It’s easy to see the wealthy and famous celebrities as having it all — including a team of attorneys and estate planners to make sure their multimillion-dollar estates are well cared for. But lately there have been a series of stories of actors and athletes who cost their heirs millions of dollars through easily avoidable estate planning mistakes.
Philip Seymour Hoffman, the Oscar-winning actor who died suddenly in January, is only the latest example of this. Here are some lessons to learn from the stars:
Philip Seymour Hoffman
Considered possibly the greatest actor of his generation, Hoffman died tragically at the age of 46, leaving behind a partner (they never legally married) and three small children, as well as an estate worth roughly $35 million. But Hoffman made two grievous errors that will end up costing the family he left behind millions.
First, if Hoffman and his partner, the actress Mimi O’Donnell, had gotten married, she would have been legally entitled to the entirety of his estate without worrying about estate tax. All of his assets would have passed to her free and clear. O’Donnell was mentioned in Hoffman’s will, but without the spousal exemption, she could be subject to as much as $15 million in estate taxes.

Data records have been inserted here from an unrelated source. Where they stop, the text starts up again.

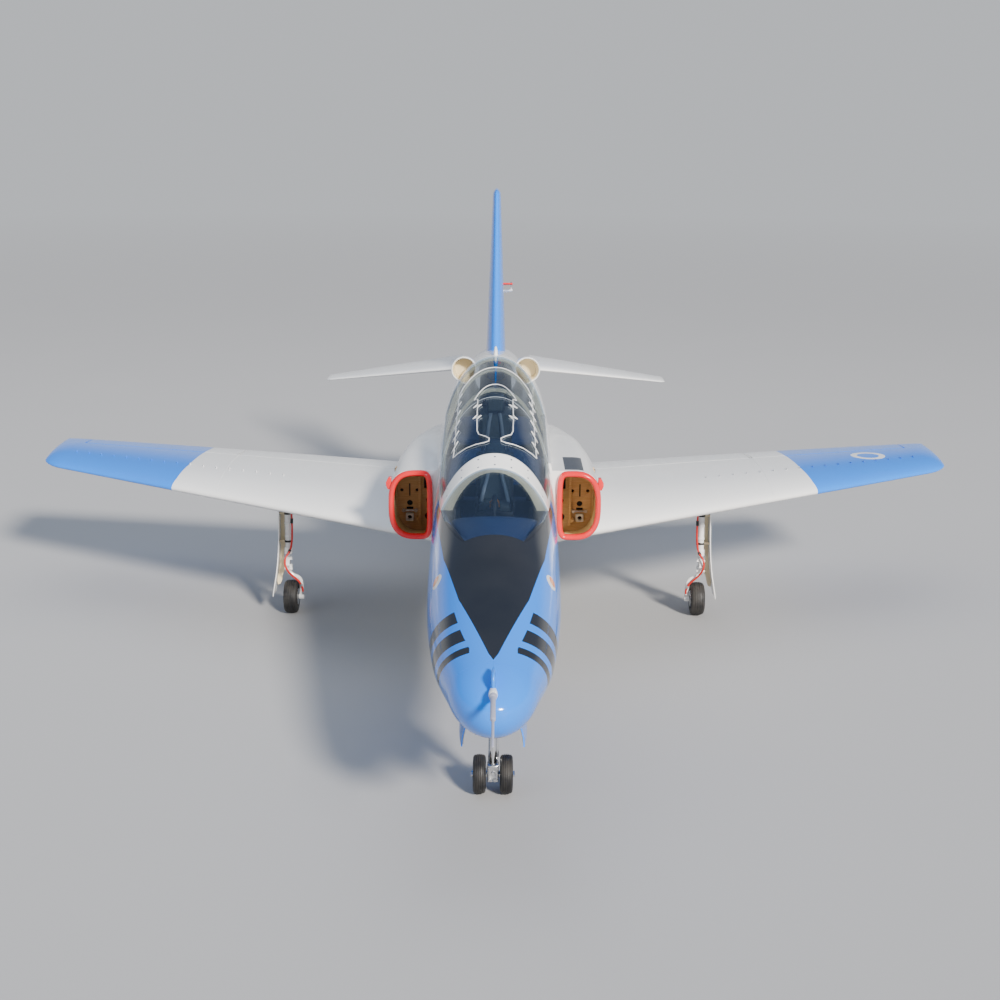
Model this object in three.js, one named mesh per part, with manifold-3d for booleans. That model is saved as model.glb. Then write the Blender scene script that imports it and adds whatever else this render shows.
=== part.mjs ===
/**
 * Large radio-controlled jet trainer: tandem cockpit, low swept wing, side intakes,
 * all-moving tailplane and retractable tricycle landing gear.
 *
 * Millimetres, +Z up, standing on its wheels with the ground at z = 0. The nose points
 * along -Y, and +X is the aircraft's left wing. Lengthwise places are given as a station,
 * the distance aft of the nose tip; at() turns a station into the frame's y.
 */
import * as THREE from 'three';
import { mergeVertices } from 'three/addons/utils/BufferGeometryUtils.js';
import Module from 'manifold-3d';

const wasm = await Module();
wasm.setup();

// ---------------------------------------------------------------- driving dimensions

const PROBE_TIP_STATION = -153;
const TAIL_END_STATION = 2060.3;
const MID_STATION = (PROBE_TIP_STATION + TAIL_END_STATION) / 2;
const GAP = 0.4; // clearance left between neighbouring pieces

const NOSE_ROUND = 70; // length of the rounded nose tip
const NOSE_TIP_Z = 240;
const NOSE_EXPONENT = 1.9;
const HULL_END = 1975;
const SKIN = 2.5;
const UPPER_EXPONENT = 2.1; // fullness of the body's cross-section above its widest line
const LOWER_EXPONENT = 2.4;
const HULL_JOINTS = [640, 1340]; // stations where the fuselage mouldings meet

const WINDSCREEN_FRONT = 374;
const CANOPY_FRONT = 537;
const CANOPY_END = 1214.6;
const GLAZING = 2;
const HOOP_WIDTH = 34;
const SILL_RAIL = 9;

const LIP_STATION = 793;
const TRUNK_START = 800;
const DUCT_INNER_X = 104;
const FORMER_STATION = 915;

const HALF_SPAN = 900;
const ROOT_LEADING_EDGE = 766; // extrapolated to the centre line
const ROOT_CHORD = 577;
const TIP_CHORD = 208;
const TIP_LEADING_EDGE = 1270;
const WING_Z = 234;
const DIHEDRAL_SLOPE = 0.035;
const ROOT_THICKNESS = 0.1; // as a fraction of the chord
const TIP_THICKNESS = 0.09;
const CAMBER = 0.014;
const ROOT_TWIST = 0.014; // slope of the section, trailing edge up, growing to the tip
const TIP_TWIST = 0.05;
const TIP_ROUND = 43; // how much of the tip is rounded off
const HINGE_FRACTION = 0.74;
const FLAP_SPAN = [192, 512];
const AILERON_SPAN = [520, 846];
const SURFACE_GAP = 1.2; // round the nose of a hinged surface
const END_GAP = 3; // at its ends, which swing sideways because the hinge is swept
const WING_TUBE_STATION = 1045;
const WING_TUBE_RADIUS = 10;

const FIN_ROOT = { z: 430, lead: 1545, chord: 360, thickness: 0.1 };
const FIN_TIP = { z: 780, lead: 1850, chord: 144, thickness: 0.085 };
const FIN_HINGE = 0.7;
const RUDDER_Z = [470, 748];
const HORN_Z = 552;
const PUSHROD_LENGTH = 47;
const HORN_REACH = 34;

const STAB_ROOT = { x: 80, lead: 1745, chord: 220, thickness: 0.085 };
const STAB_TIP = { x: 411, lead: 1979, chord: 84, thickness: 0.08 };
const STAB_ROOT_Z = 386;
const STAB_SLOPE = -0.2;
const STAB_PIVOT = 1845;

const MAIN_AXLE = { x: 392, station: 1139, z: 32 };
const MAIN_LEG_X = 396;
const MAIN_PIVOT_Z = 238;
const MAIN_WHEEL_RADIUS = 32;
const MAIN_TRAVEL = 10; // suspension travel
const NOSE_AXLE = { station: 312, z: 28 };
const NOSE_PIVOT_Z = 200;
const NOSE_WHEEL_RADIUS = 28;
const NOSE_WHEEL_X = 19;
const NOSE_DOOR = { front: { station: 106, x: 35 }, back: { station: 291, x: 42 } };
const DOOR_HINGE_DROP = 3.4; // how far the nose doors' hinge line hangs below the skin
const WHEEL_SEGMENTS = 20;

// ---------------------------------------------------------------- materials

const paint = (color, roughness = 0.25, metalness = 0) =>
  new THREE.MeshStandardMaterial({ color, roughness, metalness });
const WHITE = 0xf2f2ee;
const BLUE = 0x2f74c9;
const RED = 0xd01f2e;
const BLACK = 0x141416;
const PLYWOOD = 0xc49a62;
const TUB_BLUE = 0x1d2a48;
const SILVER = 0xb9bcc0;
const GREY = 0x55585c;

/** Clear glazing, as the canopy and windscreen are moulded from. */
const glazing = () => new THREE.MeshStandardMaterial({
  color: 0xdfe9ee, roughness: 0.05, metalness: 0, transparent: true, opacity: 0.35,
});

// ---------------------------------------------------------------- geometry helpers

const at = (x, station, z) => new THREE.Vector3(x, station - MID_STATION, z);
const mix = (a, b, t) => a + (b - a) * t;

/** A closed mesh from raw arrays, with its faces turned outward. */
function closedMesh(positions, triangles) {
  let volume = 0;
  const corner = (i) => new THREE.Vector3().fromArray(positions, triangles[i] * 3);
  for (let i = 0; i < triangles.length; i += 3) {
    volume += corner(i).dot(corner(i + 1).cross(corner(i + 2)));
  }
  const facing = volume > 0 ? triangles : [...triangles].reverse();
  const geometry = new THREE.BufferGeometry();
  geometry.setAttribute('position', new THREE.Float32BufferAttribute(positions, 3));
  geometry.setIndex(facing);
  return geometry;
}

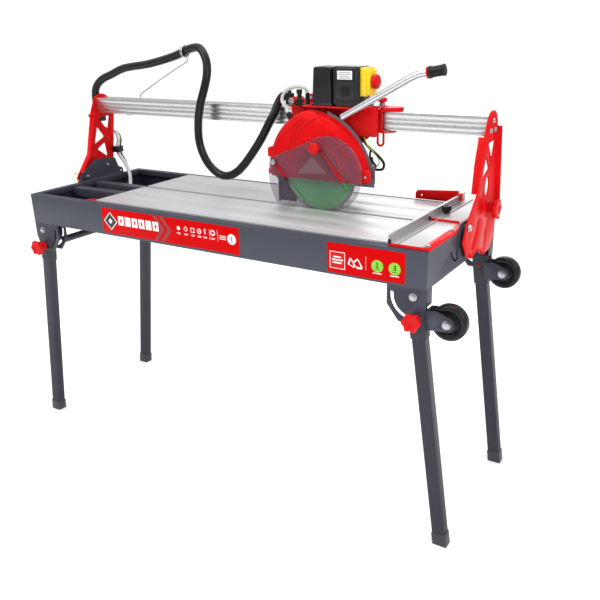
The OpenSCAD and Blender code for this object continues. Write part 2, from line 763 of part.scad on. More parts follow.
module arm_bolts() {
  color(steel) {
    // depth screw's spring
    for (i = [0:2]) translate([depth_x, depth_y, 1191.4 + i * 2.6]) rotate_extrude()
      translate([7.5, 0]) circle(r = 1.3, $fn = 12);
    // bolts that hold the guard
    yrod(guard_y1 + 4, arm_y0, 212, 1120, 7);
    yrod(guard_y1 + 4, arm_y0, 300, 1160, 7);
    yrod(guard_y1 + 4, arm_y0 - 14, 361, 1130, 7);
    // sliding screw of the shield
    yrod(lens_y0 - 2, guard_y0 + 4, shield_bolt[0], shield_bolt[1], 3);
    yrod(lens_y0 - 6, lens_y0 - 1, shield_bolt[0], shield_bolt[1], 8);
    // tab screws
    translate([449, -28, 1000]) rotate([90, 0, 0]) cylinder(r = 4, h = 3);
    // motor flange screws
    for (a = [45, 135, 225, 315]) translate([blade_x + 70 * cos(a), arm_y1, blade_z + 70 * sin(a)])
      rotate([-90, 0, 0]) cylinder(r = 5, h = 5);
  }
}
module depth_knob() {
  color(red) {
    zrod(1181.4, 1201, depth_x, depth_y, 4);
    translate([depth_x, depth_y, 1200]) lobed_head(15, 13, 6);
  }
}

// ---- blade ----
module blade_core() {
  color([0.2, 0.62, 0.3]) difference() {
    yrod(blade_y - 1.1, blade_y + 1.1, blade_x, blade_z, blade_d / 2 - 8);
    yrod(blade_y - 5, blade_y + 5, blade_x, blade_z, 12.5);
  }
}
module blade_rim() {
  color(steel) difference() {
    yrod(blade_y - 1.3, blade_y + 1.3, blade_x, blade_z, blade_d / 2);
    yrod(blade_y - 5, blade_y + 5, blade_x, blade_z, blade_d / 2 - 8);
  }
}
module blade_flange() {
  color(steel) {
    yrod(blade_y - 12, guard_y1 + 4.5, blade_x, blade_z, 12.5);
    yrod(guard_y1 + 4, arm_y1 - 1, blade_x, blade_z, 8);
    yrod(blade_y + 1.1, blade_y + 6, blade_x, blade_z, 30);
    yrod(blade_y - 6, blade_y - 1.1, blade_x, blade_z, 30);
    translate([blade_x, blade_y - 6, blade_z]) rotate([90, 0, 0]) cylinder(r = 17, h = 9, $fn = 6);
  }
}

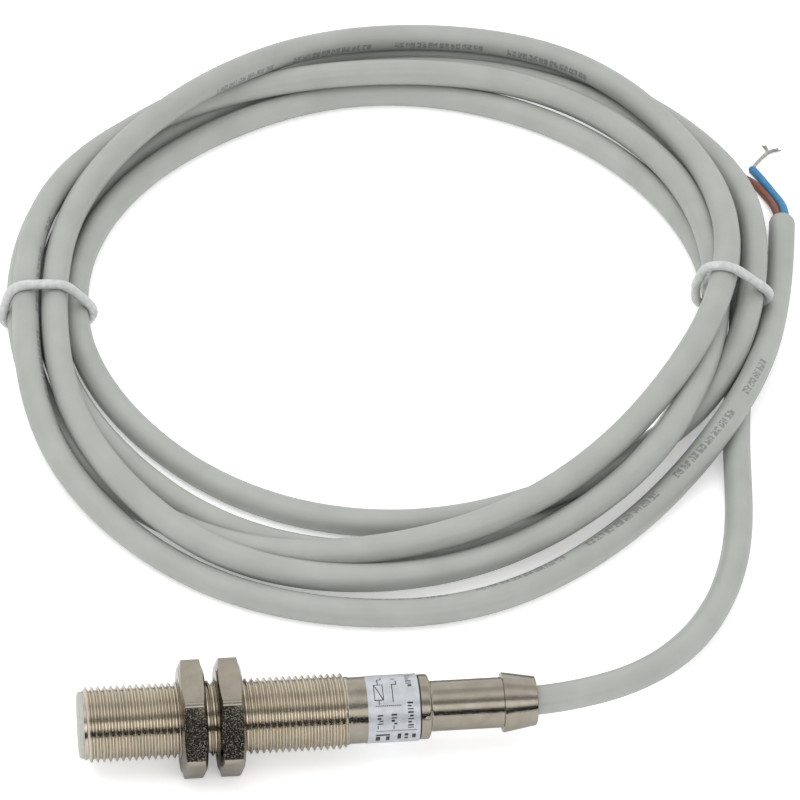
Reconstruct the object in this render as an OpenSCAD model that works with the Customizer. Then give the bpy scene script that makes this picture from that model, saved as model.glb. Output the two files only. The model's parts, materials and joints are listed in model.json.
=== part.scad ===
// Inductive proximity sensor: M12 x 1 threaded barrel, two flat hexagon nuts and a coiled two-core lead.
// Origin at the centre of the sensing face; the barrel's axis is X and the lead leaves towards +X.
// +Z is up and the nuts stand on the plane z = floor_z. Millimetres throughout.

/* [Barrel] */
// Major diameter of the thread
thread_d = 12; // [12:0.1:12.4]
// Thread pitch
pitch = 1; // [1:0.05:1.05]
// Number of thread crests
crests = 41; // [36:1:41]
// Diameter of the plain rear stretch
body_d = 10.5; // [10.2:0.1:10.6]
// Bore of the barrel
bore_d = 9.2; // [9:0.1:9.4]
// Distance from the sensing face to the barrel's rear end
barrel_end = 53.3; // [50:0.1:54]

/* [Sensing face] */
// How far the cap stands in front of the barrel
cap_lip = 0.8; // [0.5:0.1:1]
// Depth of the cap's sleeve inside the barrel
cap_depth = 9; // [8:0.5:10]

/* [Nuts] */
// Width across flats
nut_flats = 17; // [16:0.5:19]
// Nut thickness
nut_thick = 4; // [3:0.5:4]
// Middle of the front nut
front_nut_x = 17.8; // [16:0.1:18]
// Middle of the rear nut
rear_nut_x = 23.65; // [23.5:0.05:25]

/* [Label] */
// Front edge of the foil label
label_start = 45.1; // [44:0.1:47]
// Rear edge of the foil label
label_end = 53.3; // [51:0.1:53.3]
// Foil thickness
label_thick = 0.08; // [0.06:0.01:0.12]

/* [Tail fitting] */
// Diameter of the collar behind the barrel
collar_d = 10.3; // [10:0.1:10.5]
// Rear side of the collar
collar_end = 55.2; // [55:0.1:56]
// Diameter of the neck
neck_d = 8; // [7.6:0.1:8.4]
// Front edge of the barb
barb_start = 66.8; // [64:0.1:68]
// Largest diameter of the barb
barb_d = 9.5; // [9:0.1:10]
// Diameter at the fitting's rear end
tip_d = 7.8; // [7.2:0.1:8]
// Rear end of the fitting, where the lead comes out
fitting_end = 72.2; // [71:0.1:74]

/* [Lead] */
// Diameter of the lead's jacket
cable_d = 4.7; // [4.5:0.1:4.8]
// Diameter of one insulated core
core_d = 1.5; // [1.3:0.1:1.6]
// Diameter of a twisted end of bare strands
strand_d = 0.9; // [0.7:0.1:1]
// Diameter of the tie string
tie_d = 1.5; // [1.2:0.1:1.8]

/* [Hidden] */

round_fn = 96;
floor_z = -nut_flats / 2;
crest_r = thread_d / 2;
root_r = crest_r - 0.613 * pitch;
crest_flat = pitch / 8;
root_flat = pitch / 4;
flank = (pitch - crest_flat - root_flat) / 2;
thread_start = 1;
thread_end = thread_start + crests * pitch;
body_r = body_d / 2;
bore_r = bore_d / 2;
cap_face = 0.9;
cap_inner_r = bore_r - 0.45;
nut_clearance = 0.05;
nut_corner_r = 9.66;
spigot_start = 48.9;
seal_thick = 0.2;
collar_start = barrel_end + seal_thick;
fitting_bore_r = 3;
jacket_start = 57.5;
grommet_end = 66;
cable_r = cable_d / 2;
core_r = core_d / 2;
strand_r = strand_d / 2;

// pot core and winding behind the face
core_back = 4.9;
core_outer_r = 3.95;
groove_inner_r = 1.7;
groove_outer_r = 3.3;
groove_depth = 2.7;
bobbin_wall = 0.2;
winding_r = 3.1;
lead_pin_y = 2.4;
lead_pin_r = 0.15;

// printed circuit board along the axis
board_x = [6, 47.5];
board_w = 7.4;
board_t = 1;
board_top = board_t / 2;

// heights of things that lie on the floor plane
cable_z = floor_z + cable_r;
core_z = floor_z + core_r;
strand_z = floor_z + strand_r;

// outer outline of the coil as four end circles, and its round hole, each [x, y, radius]
COIL_OUTER = [[72, 118, 58], [59, 105, 64.5], [52, 82, 57], [66, 92, 60]];
COIL_HOLE = [62, 105, 54];
coil_height = 9;
hump_height = 13.2;
hump_size = 70;

// route of the lead from inside the fitting to the coil
LEAD_ROUTE = [[jacket_start, 0, 0], [66, 0, 0], [fitting_end, 0, 0], [78, 0.8, -0.2], [84, 2.6, -1],
    [91, 7.4, -2.5], [99, 14, -4.4], [105.5, 24, -5.8], [111, 35, cable_z], [113.5, 46, cable_z],
    [115, 58, cable_z]];
// route of the jacket's free end, from the coil to the stripped cores
TAIL_ROUTE = [[124, 85, -3.6], [126, 90, -5.2], [128, 95, cable_z], [130, 101, cable_z],
    [131.5, 107, cable_z], [133, 114, cable_z], [134.5, 121, cable_z]];
BLUE_ROUTE = [[134.9, 119.5, -5.9], [135.4, 123.5, -6.2], [135.4, 127, -7], [134.6, 131, core_z],
    [133.3, 134.8, core_z], [132, 138, core_z]];
BROWN_ROUTE = [[134, 119.5, -6.3], [134.1, 123.3, -6.6], [134, 126.7, -7.2], [133.2, 130.2, core_z],
    [131.8, 133.4, core_z], [129.5, 136, core_z]];
BLUE_END_ROUTE = [[131.8, 137.2, strand_z], [132.8, 139, strand_z], [134.3, 141, strand_z],
    [136, 143, strand_z], [138.5, 143.7, strand_z]];
BROWN_END_ROUTE = [[130.2, 135.4, strand_z], [128, 137, strand_z], [125, 139, strand_z]];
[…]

The other problem was that Hoffman signed his will back in 2004, when he and O’Donnell had just one child. Two more daughters have been born into the family since then, but they are not mentioned in his will. (The will’s singing was also before Hoffman won the Best Actor Oscar for his role in Capote, and probably before he had earned the bulk of his estate.)
It would be possible for O’Donnell to create trusts for all three of the children – passing assets to them outside of the estate, and mitigating the estate tax. But it will be much trickier for the two who were left out of the will.
Lessons: Keep your client’s will and other documents updated. It’s simple enough to leave a will open-ended enough to include the possibility of future children, with the simple phrase “other children I may have.” And if you and your partner are not married, it behooves you to consider how this will affect your estate. James Gandolfini
The Sopranos star died last June. His will made sure to provide for both his young daughter and his sisters, leaving 80 percent of his estate to them, and just 20 percent to his wife, Deborah Lin. His son was provided for thanks to a life insurance policy, the assets of which went into a trust upon the actor’s death.
But the 80 percent of Gandolfini’s $80 million estate that did not go to his wife ended up subject to estate taxes. The estate may have paid as much as $30 million in estate taxes.
The trust for Gandolfini’s infant daughter, Liliana, who was just nine months old when her father died, establishes that she receives her entire inheritance the day she turns 21. Liliana will probably not even be graduated from college then; Gandolfini may have been better off setting up a lifetime trust, which would gradually phase in her inheritance.
Lessons: The spouse is the only person who gets the automatic estate tax exemption. When considering leaving assets to other family members, especially children, it’s worth figuring out if it makes sense to pass them through the surviving spouse first.
The onetime NFL Pro Bowl quarterback hasn’t played in the league since 2011, but he had made roughly $30 million over the course of his six-year career. Unlike Gandolfini and Hoffman, Young is still alive, but he has managed to squander his assets — he declared bankruptcy on the last day of January — in a manner that could have been avoided with prudent estate planning.
One cause of Young’s problems was a loan he sought during the NFL lockout in 2011. Young thought his financial advisor was securing him $1.8 million but now claims he never got the money, even though lenders are seeking repayment of a sum that has now grown to $2.5 million.
An irrevocable trust for some of Young’s millions would have helped shield his assets from the demands of creditors. Such a trust also would have provided some forced savings for Young, who clearly needed more discipline in his financial life.
Lessons: It’s never too soon to establish an estate plan, especially for people, like professional athletes, who come into money early. Protecting assets is not an end-of-life strategy; it’s something that takes place over a lifetime.